The exercise :: Select, from the material below, each line with "caption" in it.

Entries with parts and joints
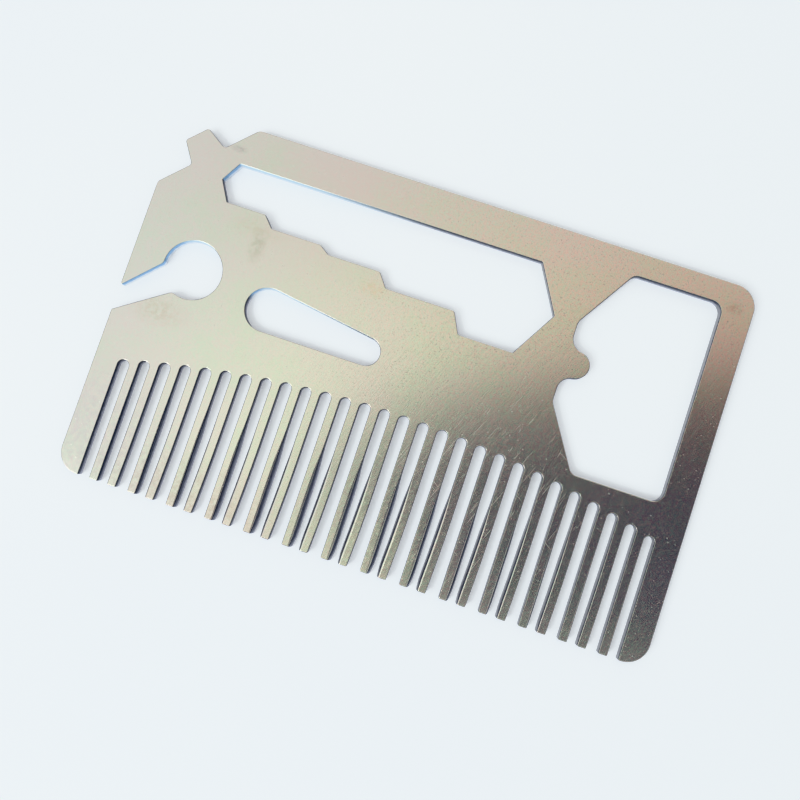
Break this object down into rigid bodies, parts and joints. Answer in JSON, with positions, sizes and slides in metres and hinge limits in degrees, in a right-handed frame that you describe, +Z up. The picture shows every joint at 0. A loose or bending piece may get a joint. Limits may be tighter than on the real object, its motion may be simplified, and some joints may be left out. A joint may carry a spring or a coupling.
{
  "type": "beard comb",
  "caption": "Flat card-size beard comb stamped from one steel sheet, with a stepped wrench slot, a bottle opener window, a keyhole notch, a teardrop slot and a screwdriver blade.",
  "frame": {"origin": "middle of the underside of the flat plate's bounding box", "axes": "+X along the card towards the bottle opener window, +Y from the tooth tips to the straight back edge, +Z up through the sheet"},
  "size_m": [0.085, 0.054, 0.0015],
  "materials": {
    "steel": "satin tumbled stainless steel with fine scratches, faint smudges and darker cut edges"
  },
  "bodies": {
    "root": {"comb_plate": "steel"}
  },
  "joints": []
}
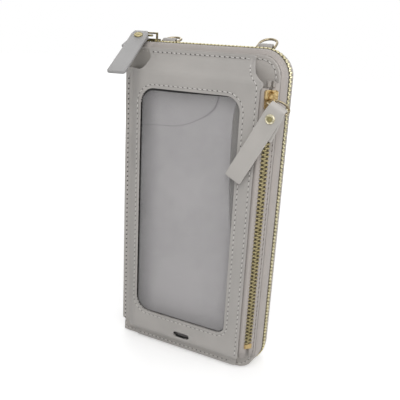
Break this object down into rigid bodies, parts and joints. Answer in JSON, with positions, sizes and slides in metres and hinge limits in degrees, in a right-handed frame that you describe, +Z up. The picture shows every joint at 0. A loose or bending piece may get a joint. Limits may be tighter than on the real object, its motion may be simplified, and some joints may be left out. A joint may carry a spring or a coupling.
{
  "type": "zip-around phone pouch",
  "caption": "Slim leather phone pouch with a zip round three sides, a clear window pocket on the front with its own zip, leather pulls and D-rings",
  "frame": {"origin": "middle of the width, in the plane of the body zip, at the bottom edge", "axes": "+X to the zip side, -Y to the window pocket, +Z up to the D-rings"},
  "size_m": [0.1055, 0.0686, 0.1964],
  "materials": {
    "leather": "fine-grained matt leather",
    "lining": "smooth lining cloth",
    "zip_tape": "woven tape",
    "teeth_metal": "pale gold teeth",
    "slider_metal": "polished gold",
    "ring_metal": "polished wire",
    "film": "clear soft film"
  },
  "bodies": {
    "front_half": {"front_cover": "leather", "front_spine": "leather", "front_lining": "lining", "front_card_pockets": "leather", "front_zip_tape": "zip_tape", "front_zip_teeth": "teeth_metal", "zip_top_end": "zip_tape", "zip_bottom_end": "zip_tape", "main_top_stops": "teeth_metal", "main_bottom_stop": "teeth_metal", "window_panel": "leather", "window_film": "film", "pocket_lining": "lining", "pocket_zip_tape_outer": "zip_tape", "pocket_zip_tape_inner": "zip_tape", "pocket_zip_teeth_outer": "teeth_metal", "pocket_zip_teeth_inner": "teeth_metal", "pocket_top_stops": "slider_metal", "pocket_bottom_stop": "slider_metal"},
    "back_half": {"back_cover": "leather", "back_spine": "leather", "back_lining": "lining", "back_note_pocket": "leather", "back_zip_tape": "zip_tape", "back_zip_teeth": "teeth_metal", "dring_tab_left": "leather", "dring_tab_right": "leather"},
    "main_slider_body": {"main_slider": "slider_metal"},
    "main_ring_body": {"main_pull_ring": "slider_metal"},
    "main_strap_body": {"main_pull_strap": "leather", "main_pull_rivet": "slider_metal"},
    "pocket_slider_body": {"pocket_slider": "slider_metal"},
    "pocket_ring_body": {"pocket_pull_ring": "slider_metal"},
    "pocket_strap_body": {"pocket_pull_strap": "leather", "pocket_pull_rivet": "slider_metal"},
    "dring_left_body": {"dring_left": "ring_metal"},
    "dring_right_body": {"dring_right": "ring_metal"}
  },
  "joints": [
    {"name": "cover_hinge", "type": "hinge", "parent": "front_half", "child": "back_half", "pos_m": [-0.04775, 0, 0], "axis": [0, 0, 1], "range_deg": [0, 120]},
    {"name": "main_slider_slide", "type": "slide", "parent": "front_half", "child": "main_slider_body", "axis": [1, 0, 0], "range_m": [0, 0.062], "deforming": ["front_zip_teeth", "back_zip_teeth"]},
    {"name": "main_ring_swing", "type": "hinge", "parent": "main_slider_body", "child": "main_ring_body", "pos_m": [-0.038, 0, 0.1953], "axis": [-1, 0, 0], "range_deg": [0, 11]},
    {"name": "main_strap_swing", "type": "hinge", "parent": "main_ring_body", "child": "main_strap_body", "pos_m": [-0.0408, -0.00645, 0.1939], "axis": [-0.9629, -0.27, 0], "range_deg": [0, 50]},
    {"name": "pocket_slider_slide", "type": "slide", "parent": "front_half", "child": "pocket_slider_body", "axis": [0, 0, -1], "range_m": [0, 0.138], "deforming": ["pocket_zip_teeth_outer", "pocket_zip_teeth_inner"]},
    {"name": "pocket_ring_swing", "type": "hinge", "parent": "pocket_slider_body", "child": "pocket_ring_body", "pos_m": [0.04875, -0.02035, 0.1655], "axis": [0, 0, 1], "range_deg": [0, 12]},
    {"name": "pocket_strap_swing", "type": "hinge", "parent": "pocket_ring_body", "child": "pocket_strap_body", "pos_m": [0.05176, -0.02392, 0.16198], "axis": [-0.907, -0.03, 0.42], "range_deg": [0, 90]},
    {"name": "dring_left_swing", "type": "hinge", "parent": "back_half", "child": "dring_left_body", "pos_m": [-0.0308, 0.00985, 0.1912], "axis": [1, 0, 0], "range_deg": [-15, 95]},
    {"name": "dring_right_swing", "type": "hinge", "parent": "back_half", "child": "dring_right_body", "pos_m": [0.0308, 0.00985, 0.1912], "axis": [1, 0, 0], "range_deg": [-30, 80]}
  ]
}
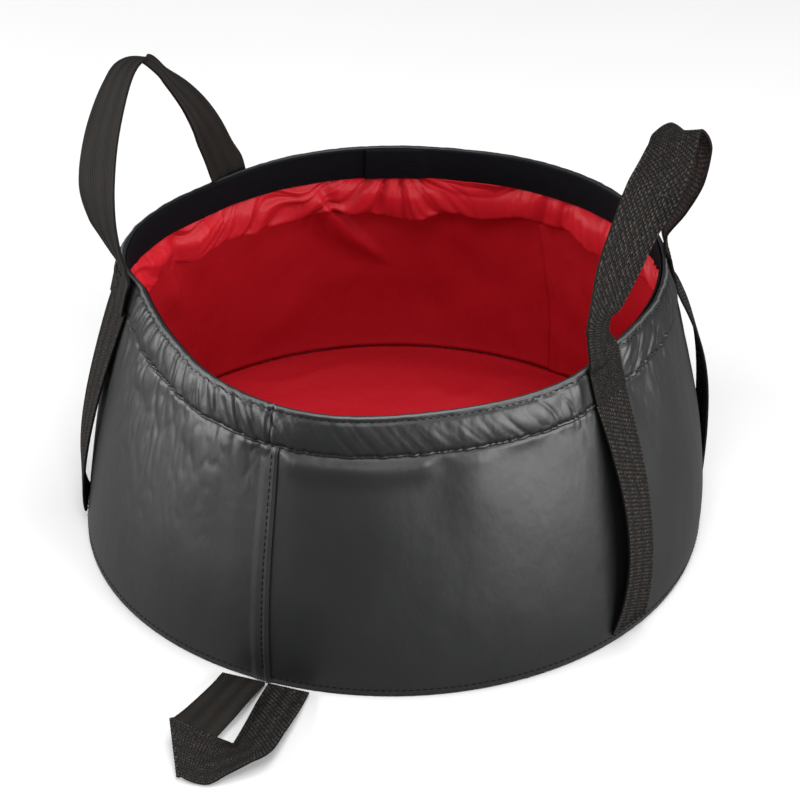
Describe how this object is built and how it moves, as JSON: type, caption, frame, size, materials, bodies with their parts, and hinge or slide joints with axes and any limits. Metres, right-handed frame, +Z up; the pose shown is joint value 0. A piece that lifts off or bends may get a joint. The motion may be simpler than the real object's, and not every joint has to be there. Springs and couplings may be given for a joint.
{
  "type": "collapsible camp washbasin",
  "caption": "Soft round camp basin with a lined double wall, a gathered stiffened rim, twisted webbing carry handles and a webbing pull loop at its foot.",
  "frame": {"origin": "centre of the underside, on the surface that the basin stands on", "axes": "+Z is up. The pull loop and the front seam are at -Y. The handles are at -X and +X."},
  "size_m": [0.3119, 0.3954, 0.2382],
  "materials": {
    "outer_fabric": "coated woven nylon, dark grey, soft sheen",
    "lining_fabric": "thin coated woven nylon, red, slightly glossy",
    "casing_fabric": "coated woven nylon, dark grey, gathered",
    "seam_tape": "heat-bonded translucent tape",
    "hoop_plastic": "smooth flat strip",
    "rim_webbing": "black ribbed webbing",
    "strap_webbing": "brownish black ribbed webbing"
  },
  "bodies": {
    "base": {"outer_base": "outer_fabric", "lining_base": "lining_fabric", "base_seam_tape": "seam_tape", "outer_wall_right": "outer_fabric", "outer_wall_left": "outer_fabric", "lining_wall_right": "lining_fabric", "lining_wall_left": "lining_fabric", "lining_front_seam_tape": "seam_tape", "lining_rear_seam_tape": "seam_tape", "left_front_leg": "strap_webbing", "left_rear_leg": "strap_webbing", "right_front_leg": "strap_webbing", "right_rear_leg": "strap_webbing"},
    "rim": {"rim_casing": "casing_fabric", "rim_hoop": "hoop_plastic", "rim_webbing": "rim_webbing", "left_front_anchor": "strap_webbing", "left_rear_anchor": "strap_webbing", "right_front_anchor": "strap_webbing", "right_rear_anchor": "strap_webbing"},
    "left_handle": {"left_handle": "strap_webbing"},
    "right_handle": {"right_handle": "strap_webbing"},
    "pull_loop": {"pull_loop": "strap_webbing"}
  },
  "joints": [
    {"name": "collapse", "type": "slide", "parent": "base", "child": "rim", "axis": [0, 0, 1], "range_m": [-0.112, 0], "deforming": ["outer_wall_right", "outer_wall_left", "lining_wall_right", "lining_wall_left", "lining_front_seam_tape", "lining_rear_seam_tape", "left_front_leg", "left_rear_leg", "right_front_leg", "right_rear_leg"]},
    {"name": "left_handle_fold", "type": "hinge", "parent": "rim", "child": "left_handle", "pos_m": [-0.11626, 0.00527, 0.151], "axis": [-0.0845, -0.9964, 0], "range_deg": [-85, 85]},
    {"name": "right_handle_fold", "type": "hinge", "parent": "rim", "child": "right_handle", "pos_m": [0.12056, 0.01107, 0.151], "axis": [-0.0158, 0.9999, 0], "range_deg": [-90, 90]},
    {"name": "pull_loop_lift", "type": "hinge", "parent": "base", "child": "pull_loop", "pos_m": [-0.005, -0.1582, 0.0013], "axis": [-1, 0, 0], "range_deg": [-100, 60]}
  ]
}
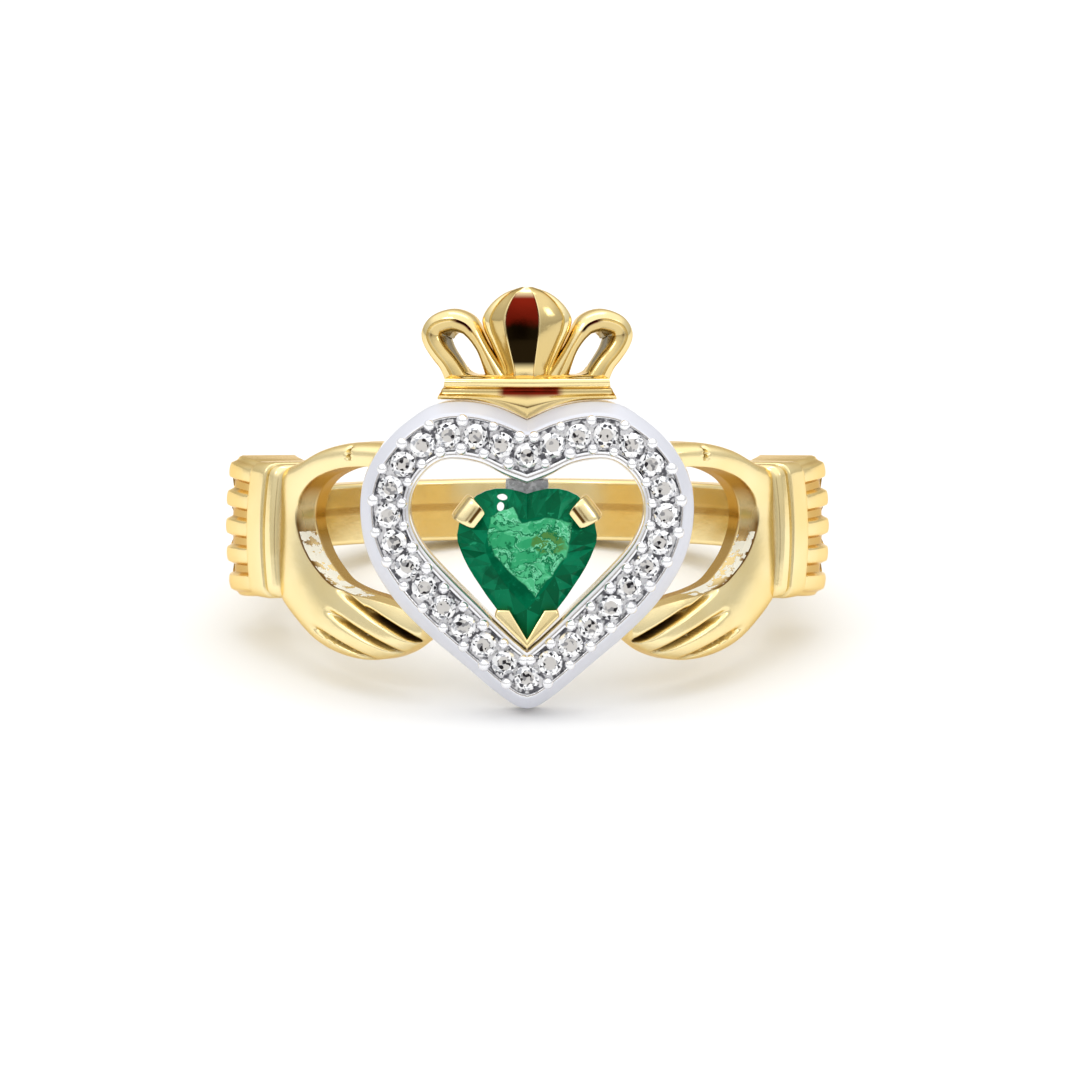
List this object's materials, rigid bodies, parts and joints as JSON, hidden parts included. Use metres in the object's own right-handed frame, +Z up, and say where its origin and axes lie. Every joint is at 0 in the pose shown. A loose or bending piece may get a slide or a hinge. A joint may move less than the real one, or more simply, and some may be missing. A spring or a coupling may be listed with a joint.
{
  "type": "claddagh ring with a heart stone",
  "caption": "Gold claddagh finger ring: two hands with ruffled cuffs hold a crowned, pavé-set white-gold heart frame around a claw-set heart-cut emerald.",
  "frame": {"origin": "middle of the ring's footprint, on the surface it lies on", "axes": "+X runs across the head from one cuff to the other, +Y from the heart at the front to the plain back of the band, +Z up; the ring lies on its side, so the finger hole runs nearly along Z and leans 14.4 degrees towards +Y"},
  "size_m": [0.0218, 0.0221, 0.0145],
  "materials": {
    "yellow_gold": "polished",
    "white_gold": "polished",
    "emerald": "polished",
    "diamond": "polished"
  },
  "bodies": {
    "root": {"band": "yellow_gold", "heart_halo": "white_gold", "crown": "yellow_gold", "emerald_setting": "yellow_gold", "emerald": "emerald", "diamond_01": "diamond", "diamond_02": "diamond", "diamond_03": "diamond", "diamond_04": "diamond", "diamond_05": "diamond", "diamond_06": "diamond", "diamond_07": "diamond", "diamond_08": "diamond", "diamond_09": "diamond", "diamond_10": "diamond", "diamond_11": "diamond", "diamond_12": "diamond", "diamond_13": "diamond", "diamond_14": "diamond", "diamond_15": "diamond", "diamond_16": "diamond", "diamond_17": "diamond", "diamond_18": "diamond", "diamond_19": "diamond", "diamond_20": "diamond", "diamond_21": "diamond", "diamond_22": "diamond", "diamond_23": "diamond", "diamond_24": "diamond", "diamond_25": "diamond", "diamond_26": "diamond", "diamond_27": "diamond", "diamond_28": "diamond", "diamond_29": "diamond", "diamond_30": "diamond"}
  },
  "joints": []
}
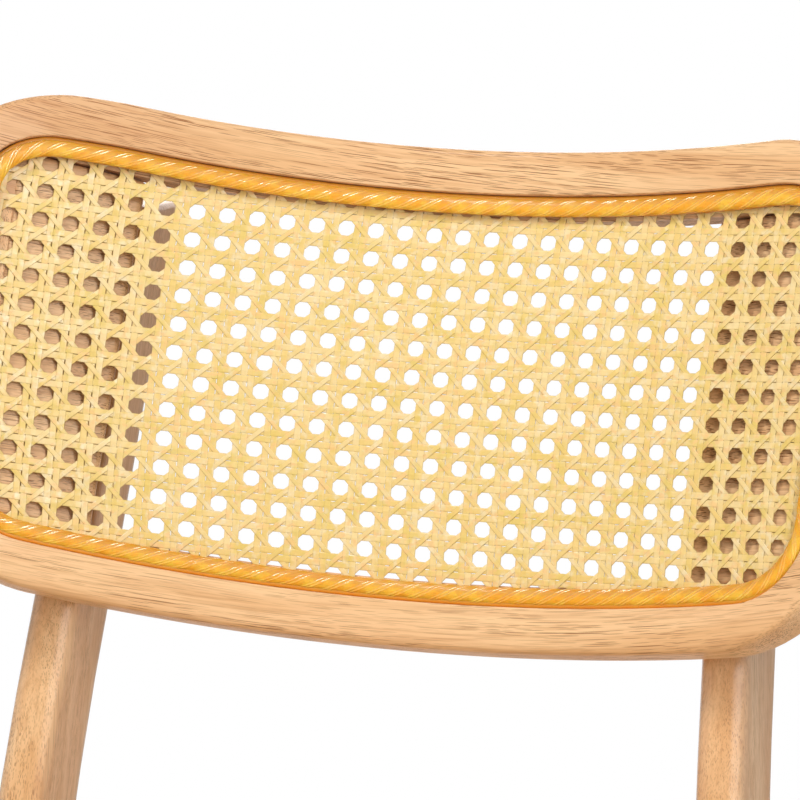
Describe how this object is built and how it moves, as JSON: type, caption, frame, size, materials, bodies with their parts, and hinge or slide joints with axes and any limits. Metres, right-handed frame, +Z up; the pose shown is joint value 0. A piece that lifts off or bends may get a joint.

Response ::
  "caption": "Flat card-size beard comb stamped from one steel sheet, with a stepped wrench slot, a bottle opener window, a keyhole notch, a teardrop slot and a screwdriver blade.",
  "caption": "Slim leather phone pouch with a zip round three sides, a clear window pocket on the front with its own zip, leather pulls and D-rings",
Describe how this object is built and how it moves, as JSON: type, caption, frame, size, materials, bodies with their parts, and hinge or slide joints with axes and any limits. Metres, right-handed frame, +Z up; the pose shown is joint value 0. A piece that lifts off or bends may get a joint. The motion may be simpler than the real object's, and not every joint has to be there. Springs and couplings may be given for a joint.
  "caption": "Soft round camp basin with a lined double wall, a gathered stiffened rim, twisted webbing carry handles and a webbing pull loop at its foot.",
  "caption": "Gold claddagh finger ring: two hands with ruffled cuffs hold a crowned, pavé-set white-gold heart frame around a claw-set heart-cut emerald.",
Describe how this object is built and how it moves, as JSON: type, caption, frame, size, materials, bodies with their parts, and hinge or slide joints with axes and any limits. Metres, right-handed frame, +Z up; the pose shown is joint value 0. A piece that lifts off or bends may get a joint.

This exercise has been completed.